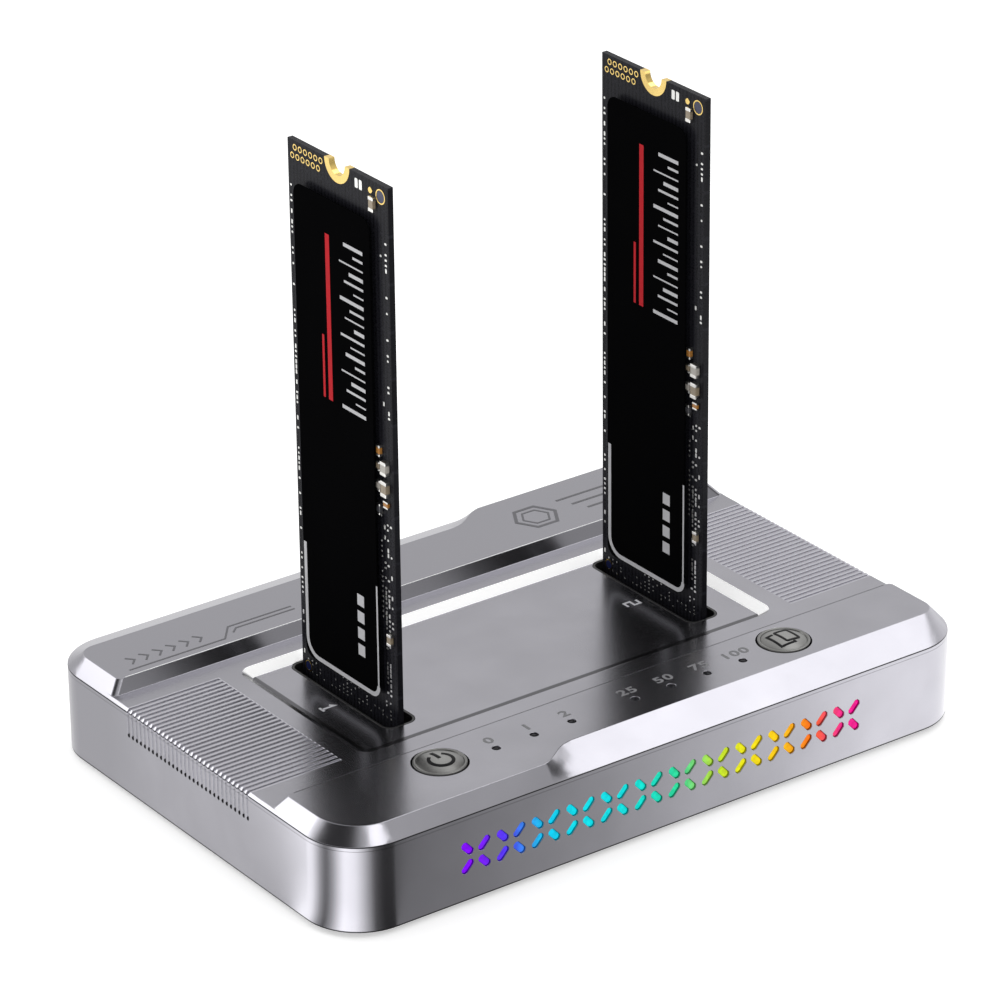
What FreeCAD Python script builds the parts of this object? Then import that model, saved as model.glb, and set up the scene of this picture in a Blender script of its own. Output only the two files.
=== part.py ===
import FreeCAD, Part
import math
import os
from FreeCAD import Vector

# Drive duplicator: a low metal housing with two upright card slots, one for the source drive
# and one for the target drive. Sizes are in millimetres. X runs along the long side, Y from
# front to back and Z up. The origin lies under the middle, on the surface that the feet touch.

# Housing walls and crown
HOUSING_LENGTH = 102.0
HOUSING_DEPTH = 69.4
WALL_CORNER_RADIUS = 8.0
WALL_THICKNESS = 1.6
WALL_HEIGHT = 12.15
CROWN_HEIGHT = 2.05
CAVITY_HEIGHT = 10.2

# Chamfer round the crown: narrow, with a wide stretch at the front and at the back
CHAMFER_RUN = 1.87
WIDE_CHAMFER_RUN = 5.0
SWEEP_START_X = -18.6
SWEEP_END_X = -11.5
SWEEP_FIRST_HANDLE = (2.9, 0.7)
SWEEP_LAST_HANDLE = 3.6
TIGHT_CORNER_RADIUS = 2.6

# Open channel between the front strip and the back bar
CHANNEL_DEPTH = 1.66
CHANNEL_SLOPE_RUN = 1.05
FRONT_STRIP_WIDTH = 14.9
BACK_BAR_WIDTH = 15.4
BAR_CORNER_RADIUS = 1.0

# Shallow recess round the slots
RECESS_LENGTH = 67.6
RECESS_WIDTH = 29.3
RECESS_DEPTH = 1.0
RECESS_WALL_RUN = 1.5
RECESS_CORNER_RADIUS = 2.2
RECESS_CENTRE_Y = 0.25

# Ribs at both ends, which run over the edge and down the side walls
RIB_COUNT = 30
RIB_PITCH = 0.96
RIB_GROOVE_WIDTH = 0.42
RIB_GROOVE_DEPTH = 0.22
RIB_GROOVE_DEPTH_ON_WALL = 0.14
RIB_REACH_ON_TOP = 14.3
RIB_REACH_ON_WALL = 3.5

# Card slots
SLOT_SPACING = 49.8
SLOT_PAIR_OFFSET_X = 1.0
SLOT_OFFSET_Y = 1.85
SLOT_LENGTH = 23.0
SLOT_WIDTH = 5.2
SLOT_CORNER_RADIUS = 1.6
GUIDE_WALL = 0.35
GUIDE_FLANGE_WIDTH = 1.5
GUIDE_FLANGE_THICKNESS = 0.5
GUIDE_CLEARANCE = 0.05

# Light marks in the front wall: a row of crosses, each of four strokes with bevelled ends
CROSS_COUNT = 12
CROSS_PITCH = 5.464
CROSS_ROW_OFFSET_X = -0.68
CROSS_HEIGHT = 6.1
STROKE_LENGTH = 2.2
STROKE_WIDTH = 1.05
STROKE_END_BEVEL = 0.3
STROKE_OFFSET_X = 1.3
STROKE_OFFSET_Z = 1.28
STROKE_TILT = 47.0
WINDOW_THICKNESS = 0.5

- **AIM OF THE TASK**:
From the preceding material, extract every line exactly.

- **WRITTEN SOLUTION**:
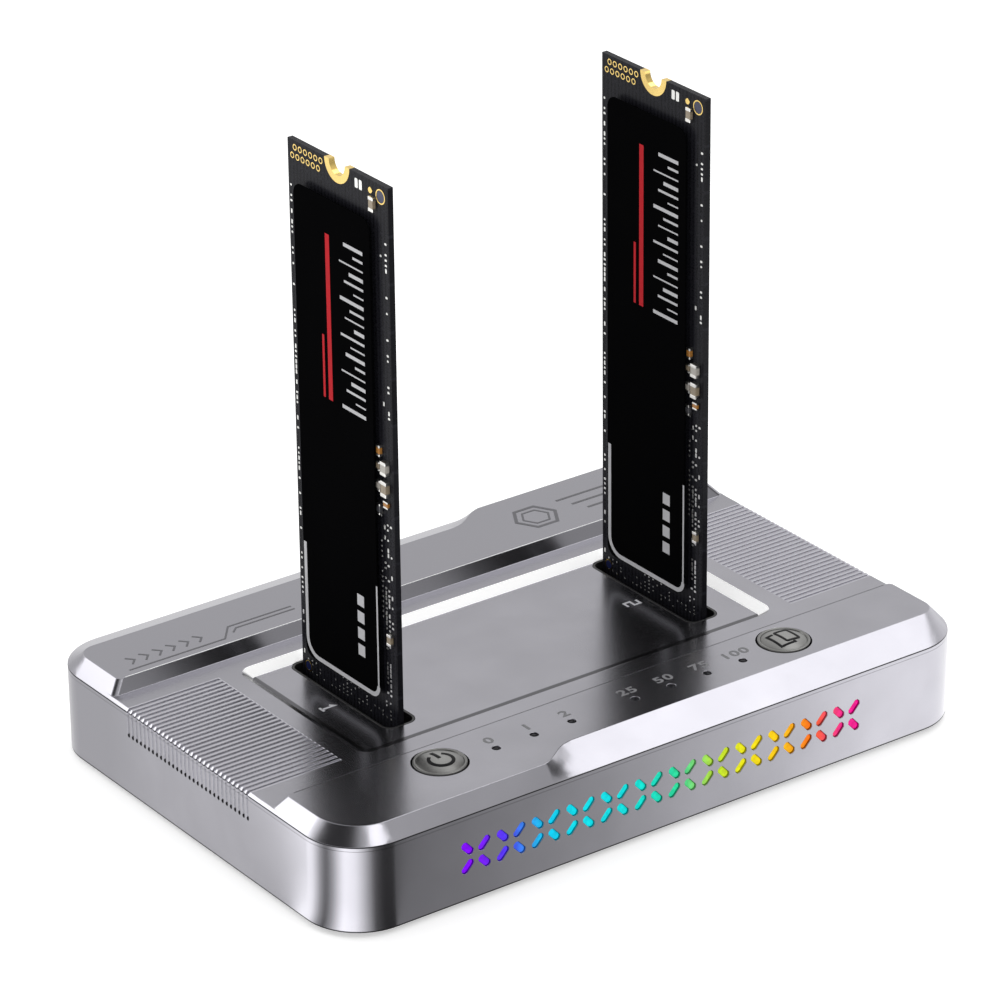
What FreeCAD Python script builds the parts of this object? Then import that model, saved as model.glb, and set up the scene of this picture in a Blender script of its own. Output only the two files.
=== part.py ===
import FreeCAD, Part
import math
import os
from FreeCAD import Vector

# Drive duplicator: a low metal housing with two upright card slots, one for the source drive
# and one for the target drive. Sizes are in millimetres. X runs along the long side, Y from
# front to back and Z up. The origin lies under the middle, on the surface that the feet touch.

# Housing walls and crown
HOUSING_LENGTH = 102.0
HOUSING_DEPTH = 69.4
WALL_CORNER_RADIUS = 8.0
WALL_THICKNESS = 1.6
WALL_HEIGHT = 12.15
CROWN_HEIGHT = 2.05
CAVITY_HEIGHT = 10.2

# Chamfer round the crown: narrow, with a wide stretch at the front and at the back
CHAMFER_RUN = 1.87
WIDE_CHAMFER_RUN = 5.0
SWEEP_START_X = -18.6
SWEEP_END_X = -11.5
SWEEP_FIRST_HANDLE = (2.9, 0.7)
SWEEP_LAST_HANDLE = 3.6
TIGHT_CORNER_RADIUS = 2.6

# Open channel between the front strip and the back bar
CHANNEL_DEPTH = 1.66
CHANNEL_SLOPE_RUN = 1.05
FRONT_STRIP_WIDTH = 14.9
BACK_BAR_WIDTH = 15.4
BAR_CORNER_RADIUS = 1.0

# Shallow recess round the slots
RECESS_LENGTH = 67.6
RECESS_WIDTH = 29.3
RECESS_DEPTH = 1.0
RECESS_WALL_RUN = 1.5
RECESS_CORNER_RADIUS = 2.2
RECESS_CENTRE_Y = 0.25

# Ribs at both ends, which run over the edge and down the side walls
RIB_COUNT = 30
RIB_PITCH = 0.96
RIB_GROOVE_WIDTH = 0.42
RIB_GROOVE_DEPTH = 0.22
RIB_GROOVE_DEPTH_ON_WALL = 0.14
RIB_REACH_ON_TOP = 14.3
RIB_REACH_ON_WALL = 3.5

# Card slots
SLOT_SPACING = 49.8
SLOT_PAIR_OFFSET_X = 1.0
SLOT_OFFSET_Y = 1.85
SLOT_LENGTH = 23.0
SLOT_WIDTH = 5.2
SLOT_CORNER_RADIUS = 1.6
GUIDE_WALL = 0.35
GUIDE_FLANGE_WIDTH = 1.5
GUIDE_FLANGE_THICKNESS = 0.5
GUIDE_CLEARANCE = 0.05

# Light marks in the front wall: a row of crosses, each of four strokes with bevelled ends
CROSS_COUNT = 12
CROSS_PITCH = 5.464
CROSS_ROW_OFFSET_X = -0.68
CROSS_HEIGHT = 6.1
STROKE_LENGTH = 2.2
STROKE_WIDTH = 1.05
STROKE_END_BEVEL = 0.3
STROKE_OFFSET_X = 1.3
STROKE_OFFSET_Z = 1.28
STROKE_TILT = 47.0
WINDOW_THICKNESS = 0.5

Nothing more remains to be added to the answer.